Photo credit: @h_letsgohiking (Instagram)

High Junk Peak

Offering breathtaking views away from the crowds, High Junk Peak is the second-sharpest peak in Hong Kong. The steep hike rewards you with clear sights of both Port Shelter and Clear Water Bay, much loved by aerial photographers. For thrillseekers, the trail is open on weekdays to mountain bikers. Compared to the other hikes mentioned in this guide, High Junk Trail is definitely on the more difficult side, so go prepared!

Take minibus 103 or 103M from Hang Hau to Ng Fai Tin, where the hike begins. The trail finishes at Po Toi O, an idyllic fishing village that is home to great seafood and two pieces of history: Hong Kong’s oldest and biggest Tin Hau temple, and the oldest rock inscription found in Hong Kong.

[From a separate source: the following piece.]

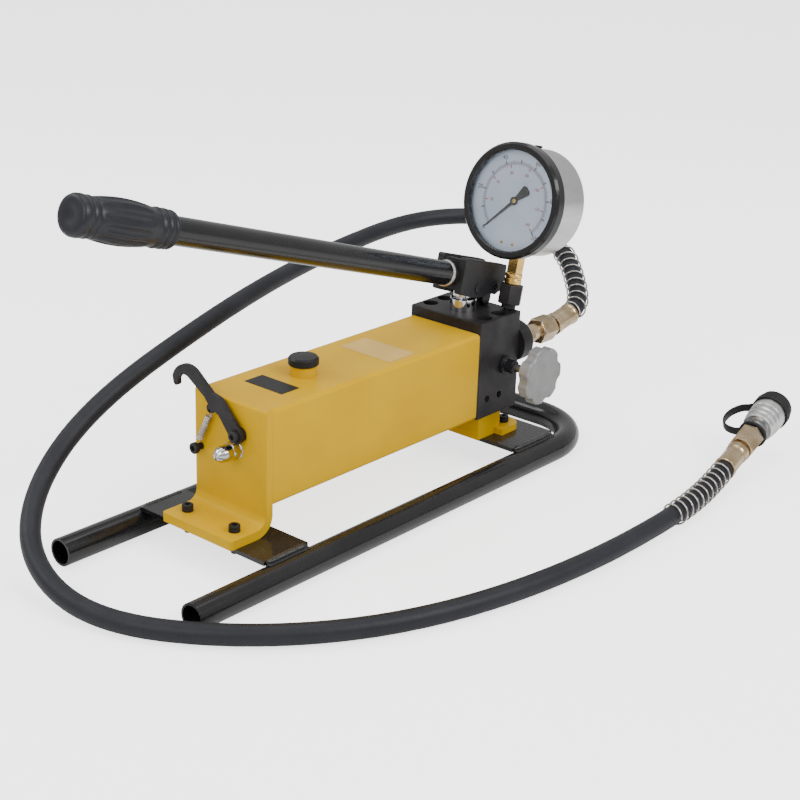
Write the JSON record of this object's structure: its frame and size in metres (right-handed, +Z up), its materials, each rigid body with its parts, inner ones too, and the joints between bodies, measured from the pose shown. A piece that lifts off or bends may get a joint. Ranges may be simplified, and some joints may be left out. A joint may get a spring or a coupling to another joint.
{
  "type": "hydraulic hand pump",
  "caption": "Manual hydraulic pump with tank on a tubular skid, lever handle, release knob, pressure gauge, hose and quick coupler with dust cap.",
  "frame": {"origin": "on the floor, at the centre of the area the pump and its hose cover", "axes": "+X along the tank from its foot end to the valve block, +Y away from the release knob, +Z up"},
  "size_m": [0.9389, 0.6058, 0.4388],
  "materials": {
    "black_gloss_paint": "gloss",
    "black_satin_paint": "satin",
    "yellow_paint": "gloss",
    "black_oxide": "satin",
    "blued_steel": "satin",
    "chrome": "polished",
    "bright_zinc": "satin",
    "yellow_zinc": "satin",
    "spring_steel": "satin",
    "ground_steel": "ground",
    "cast_aluminium": "cast",
    "stainless": "brushed",
    "brass": "turned",
    "black_rubber": "matt",
    "hose_rubber": "matt",
    "grip_plastic": "satin",
    "black_plastic": "satin",
    "gasket_fibre": "matt",
    "seal_polyurethane": "satin",
    "window_glass": "clear",
    "dial_enamel": "matt",
    "pointer_black": "matt"
  },
  "bodies": {
    "base": {"skid_tube": "black_gloss_paint", "rear_cross_plate": "black_gloss_paint", "front_cross_plate": "black_gloss_paint", "rear_foot": "yellow_paint", "foot_screws": "black_oxide", "foot_nuts": "bright_zinc", "tank_shell": "yellow_paint", "tank_gasket": "gasket_fibre", "filler_neck": "yellow_paint", "tie_rod": "bright_zinc", "dome_nut": "chrome", "suction_strainer": "bright_zinc", "hook_screws": "black_oxide", "hook_spring": "spring_steel", "front_foot": "yellow_paint", "valve_block": "black_oxide", "top_port_plugs": "blued_steel", "valve_springs": "spring_steel", "relief_set_screws": "blued_steel", "gland_nut": "chrome", "rod_seal": "seal_polyurethane", "release_gland": "blued_steel", "fulcrum_lug": "black_oxide", "gauge_adapter": "black_oxide", "gauge_stem": "brass", "gauge_case": "stainless", "gauge_bezel": "black_gloss_paint", "gauge_window": "window_glass", "gauge_dial": "dial_enamel", "bourdon_tube": "brass", "gauge_fill_plug": "black_rubber", "outlet_boss": "black_oxide", "outlet_adapter": "yellow_zinc", "hose_nuts": "yellow_zinc", "hose_ferrules": "yellow_zinc", "guard_springs": "spring_steel", "hose": "hose_rubber", "coupler_adapter": "bright_zinc", "coupler_body": "bright_zinc", "coupler_springs": "spring_steel", "locking_balls": "ground_steel", "dust_cap_strap": "black_rubber"},
    "links": {"fulcrum_links": "blued_steel", "fulcrum_pins": "blued_steel"},
    "handle": {"handle_head": "black_satin_paint", "handle_tube": "black_gloss_paint", "handle_grip": "grip_plastic", "piston_pin": "blued_steel"},
    "piston": {"pump_piston": "ground_steel"},
    "release_valve": {"release_spindle": "ground_steel", "release_knob": "cast_aluminium"},
    "gauge_needle_body": {"gauge_pointer": "pointer_black"},
    "filler_cap_body": {"filler_cap": "black_plastic"},
    "hook": {"hook_lever": "black_oxide"},
    "inlet_check": {"inlet_ball": "ground_steel"},
    "discharge_check": {"discharge_ball": "ground_steel"},
    "relief_checks": {"relief_balls": "ground_steel"},
    "sleeve": {"coupler_sleeve": "bright_zinc"},
    "poppet": {"coupler_poppet": "bright_zinc"},
    "cap": {"dust_cap": "black_rubber"}
  },
  "joints": [
    {"name": "link_rock", "type": "hinge", "parent": "base", "child": "links", "pos_m": [0.18914, 0.03369, 0.202], "axis": [0, 1, 0], "range_deg": [-12.4, 0]},
    {"name": "handle_swing", "type": "hinge", "parent": "links", "child": "handle", "pos_m": [0.19114, 0.03369, 0.22], "axis": [0, 1, 0], "range_deg": [0, 32]},
    {"name": "piston_stroke", "type": "slide", "parent": "base", "child": "piston", "axis": [0, 0, 1], "range_m": [0, 0.0109]},
    {"name": "release_turn", "type": "hinge", "parent": "base", "child": "release_valve", "pos_m": [0.17314, -0.07031, 0.13], "axis": [0, -1, 0], "range_deg": [0, 540]},
    {"name": "gauge_needle", "type": "hinge", "parent": "base", "child": "gauge_needle_body", "pos_m": [0.20951, -0.00731, 0.32806], "axis": [0.9781, 0, -0.2079], "range_deg": [0, 270]},
    {"name": "filler_cap_lift", "type": "slide", "parent": "base", "child": "filler_cap_body", "axis": [0, 0, 1], "range_m": [0, 0.03]},
    {"name": "hook_swing", "type": "hinge", "parent": "base", "child": "hook", "pos_m": [-0.24736, 0.01669, 0.145], "axis": [1, 0, 0], "range_deg": [0, 20], "deforming": ["hook_spring"]},
    {"name": "inlet_ball_lift", "type": "slide", "parent": "base", "child": "inlet_check", "axis": [0, 0, 1], "range_m": [0, 0.0015], "deforming": ["valve_springs"]},
    {"name": "discharge_ball_lift", "type": "slide", "parent": "base", "child": "discharge_check", "axis": [0, 0, 1], "range_m": [0, 0.0015], "deforming": ["valve_springs"]},
    {"name": "relief_balls_lift", "type": "slide", "parent": "base", "child": "relief_checks", "axis": [0, -1, 0], "range_m": [0, 0.0015], "deforming": ["valve_springs"]},
    {"name": "coupler_sleeve_slide", "type": "slide", "parent": "base", "child": "sleeve", "axis": [-0.965, -0.1014, -0.2419], "range_m": [0, 0.005], "deforming": ["coupler_springs"]},
    {"name": "coupler_poppet_push", "type": "slide", "parent": "base", "child": "poppet", "axis": [-0.965, -0.1014, -0.2419], "range_m": [0, 0.005], "deforming": ["coupler_springs"]},
    {"name": "dust_cap_pull", "type": "slide", "parent": "base", "child": "cap", "axis": [0.965, 0.1014, 0.2419], "range_m": [0, 0.06]}
  ],
  "couplings": [
    {"joint": "link_rock", "follows": "handle_swing", "ratio": -0.3861},
    {"joint": "piston_stroke", "follows": "handle_swing", "m_per_rad": 0.019476}
  ]
}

Keep scrolling for the rest of the list 👇

Let’s get physical

Photo credit: @wing1990hk (Wikimedia Commons)

Hong Kong Velodrome Park

In a city full of skyscrapers, green space is a rare sight. Hong Kong Velodrome Park is a sprawling five-hectare park covered in lush lawns and artificial lakes, perfect for a summertime picnic. The park is home to the Hong Kong Velodrome, a sports centre with an international standard 250-metre wooden cycling track, as well as a concrete skate park, climbing wall, and jogging track. The park is well-loved by TKO locals and you’ll find plenty of families lounging underneath the cherry blossom trees on a late spring day. If you’re feeling peckish or have a hankering for your daily coffee, check out The Alchemist Café & Bistro beside the main entry of the cycling dome.

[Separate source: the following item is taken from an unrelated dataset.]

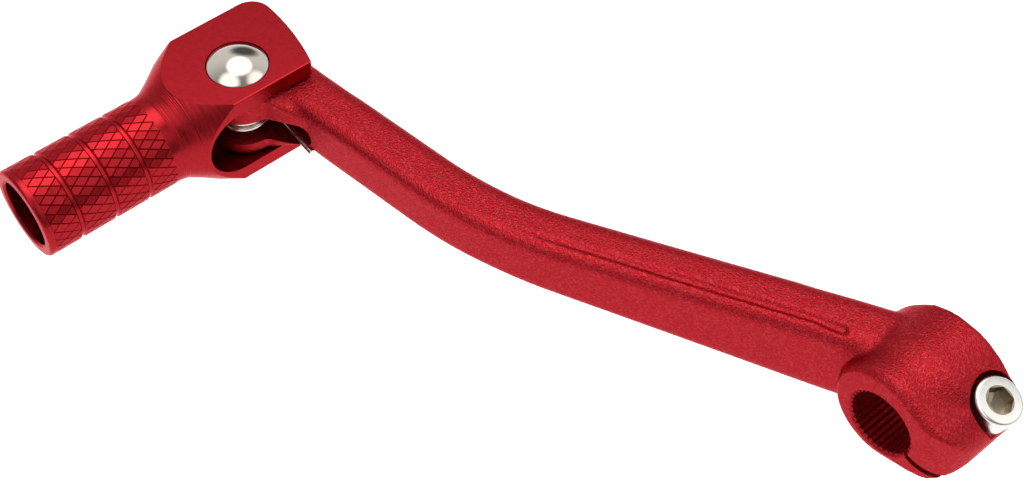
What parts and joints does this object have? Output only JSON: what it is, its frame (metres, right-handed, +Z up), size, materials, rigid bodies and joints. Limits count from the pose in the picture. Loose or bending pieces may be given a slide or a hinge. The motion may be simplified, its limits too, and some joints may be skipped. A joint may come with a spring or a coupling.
{
  "type": "gear shift lever",
  "caption": "Cranked foot shift lever with a split splined clamp boss, pinch bolt, and a spring-return folding knurled toe peg on a domed pivot pin.",
  "frame": {"origin": "on the axis of the splined bore, halfway through the clamp boss", "axes": "+Y along the splined bore, outboard, away from the engine; +X square to it towards the toe tip; +Z up along the tip's pivot pin"},
  "size_m": [0.1769, 0.119, 0.0292],
  "materials": {
    "arm_anodised": "red anodised over a fine bead blast",
    "tip_anodised": "red anodised over a satin turned surface",
    "polished_steel": "mirror polished stainless steel",
    "spring_steel": "bright drawn wire",
    "bolt_steel": "bright zinc plated"
  },
  "bodies": {
    "arm": {"lever_arm": "arm_anodised", "clamp_boss": "arm_anodised", "pinch_bolt": "bolt_steel", "return_spring": "spring_steel"},
    "tip": {"toe_tip": "tip_anodised", "pivot_pin": "polished_steel", "pin_washer": "bolt_steel", "retaining_clip": "spring_steel"}
  },
  "joints": [
    {"name": "tip_fold", "type": "hinge", "parent": "arm", "child": "tip", "pos_m": [0.144, 0.0555, -0.001], "axis": [0, 0, 1], "range_deg": [0, 70], "stiffness_Nm_per_rad": 0.35, "springref_deg": -28.65, "deforming": ["return_spring"]}
  ]
}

Photo credit: @wing1990hk (Wikimedia Commons)

Tseung Kwan O Waterfront Park

Stretching one and a half hectares and connecting Tiu Keng Leng to Lohas Park is Tseung Kwan O Waterfront Park, where on a good day you’ll find joggers and dog walkers basking in the sunset glow. The park offers panoramic views of Eastern Hong Kong Island and its surroundings are ever-changing as new high rise residential developments line the harbourfront. Don’t want to walk? Head to Beverly Cycle in Po Lam to rent a bike and ride along the cycling path that covers the entire Tseung Kwan O area.

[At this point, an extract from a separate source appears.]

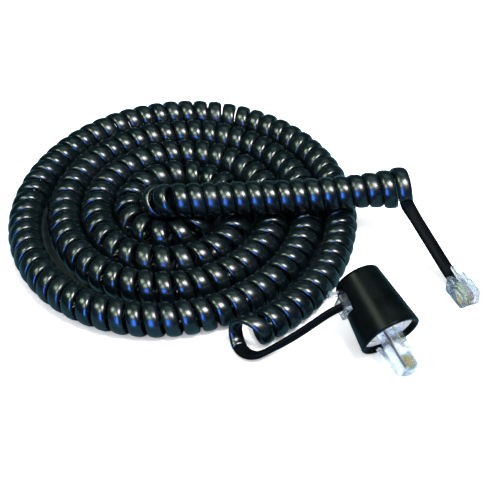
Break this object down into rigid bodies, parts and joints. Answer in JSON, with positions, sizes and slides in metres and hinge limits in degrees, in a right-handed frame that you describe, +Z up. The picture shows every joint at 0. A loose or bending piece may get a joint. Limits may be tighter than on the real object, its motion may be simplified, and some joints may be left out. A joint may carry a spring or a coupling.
{
  "type": "coiled controller cord",
  "caption": "Retractile four-conductor cord lying in loops, with a clear modular plug at one end and a tapered turning detangler with its own plug at the other.",
  "frame": {"origin": "on the floor, under the middle of the assembly's bounding box", "axes": "+Z up; +X to the viewer's right and +Y away from the viewer, as the cord lies; the top run of the coil heads 3 degrees off +X"},
  "size_m": [0.18, 0.1574, 0.0275],
  "materials": {
    "jacket": "glossy black PVC cable jacket",
    "clear_plastic": "clear polycarbonate",
    "insulation_black": "satin wire insulation",
    "insulation_red": "satin wire insulation",
    "insulation_green": "satin wire insulation",
    "insulation_yellow": "satin wire insulation",
    "plated_contacts": "gold-plated, bright",
    "spring_wire": "bright spring wire",
    "slip_ring": "turned, satin",
    "housing": "polished black ABS",
    "insert": "moulded black",
    "white_plastic": "moulded off-white"
  },
  "bodies": {
    "cord": {"coil_pile": "jacket", "coil_top_run": "jacket", "swivel_tail": "jacket", "side_plug_body": "clear_plastic", "side_plug_contacts": "plated_contacts", "side_plug_wedge": "clear_plastic", "side_lead_black": "insulation_black", "side_lead_red": "insulation_red", "side_lead_green": "insulation_green", "side_lead_yellow": "insulation_yellow"},
    "side_latch": {"side_plug_latch": "clear_plastic"},
    "controller_end": {"controller_tail": "jacket", "ctrl_plug_body": "clear_plastic", "ctrl_plug_contacts": "plated_contacts", "ctrl_plug_wedge": "clear_plastic", "ctrl_lead_black": "insulation_black", "ctrl_lead_red": "insulation_red", "ctrl_lead_green": "insulation_green", "ctrl_lead_yellow": "insulation_yellow"},
    "controller_latch": {"ctrl_plug_latch": "clear_plastic"},
    "swivel": {"swivel_housing": "housing", "jack_insert": "insert", "retaining_ring": "white_plastic", "jack_spring_1": "spring_wire", "jack_spring_2": "spring_wire", "jack_spring_3": "spring_wire", "jack_spring_4": "spring_wire"},
    "rotor": {"rotor_hub": "white_plastic", "swivel_plug_body": "clear_plastic", "swivel_plug_contacts": "plated_contacts", "slip_ring_1": "slip_ring", "slip_ring_2": "slip_ring", "slip_ring_3": "slip_ring", "slip_ring_4": "slip_ring", "rotor_lead_black": "insulation_black", "rotor_lead_red": "insulation_red", "rotor_lead_green": "insulation_green", "rotor_lead_yellow": "insulation_yellow"},
    "rotor_latch": {"swivel_plug_latch": "clear_plastic"}
  },
  "joints": [
    {"name": "coil_stretch", "type": "slide", "parent": "cord", "child": "controller_end", "axis": [0.9986, 0.0523, 0], "range_m": [0, 0.12]},
    {"name": "controller_latch_press", "type": "hinge", "parent": "controller_end", "child": "controller_latch", "pos_m": [0.08613, -0.03741, 0.00715], "axis": [-0.9135, -0.4067, 0], "range_deg": [0, 8], "stiffness_Nm_per_rad": 0.0003},
    {"name": "swivel_unplug", "type": "slide", "parent": "cord", "child": "swivel", "axis": [0.8746, 0.4848, 0], "range_m": [0, 0.014]},
    {"name": "side_latch_press", "type": "hinge", "parent": "cord", "child": "side_latch", "pos_m": [0.04423, -0.0474, 0.01789], "axis": [0.1658, -0.2991, 0.9397], "range_deg": [0, 8], "stiffness_Nm_per_rad": 0.0003},
    {"name": "rotor_spin", "type": "hinge", "parent": "swivel", "child": "rotor", "pos_m": [0.0425, -0.04283, 0.01965], "axis": [0.4556, -0.8219, -0.342], "continuous": true},
    {"name": "rotor_latch_press", "type": "hinge", "parent": "rotor", "child": "rotor_latch", "pos_m": [0.05771, -0.07588, 0.00355], "axis": [0.5012, 0.5543, -0.6645], "range_deg": [0, 8], "stiffness_Nm_per_rad": 0.0003}
  ]
}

On the south side of the park is Wan Po Road Pet Garden, Hong Kong’s largest pet park where your furry friends can play off-leash. The Garden is split into three areas: one for large pets, one for small pets, and one for everyone to mingle. Who let the dogs out?

Photo credit: Parks Supplies Company Ltd.

Tseung Kwan O Swimming Pool

We’re not exaggerating when we say that Tseung Kwan O Swimming Pool is the best in Hong Kong. It can rival any waterpark with not one, but eight pools including water slides of different lengths and giant water pistols and levers to keep both kids and adults alike entertained. Just imagine how epic water fights can be here!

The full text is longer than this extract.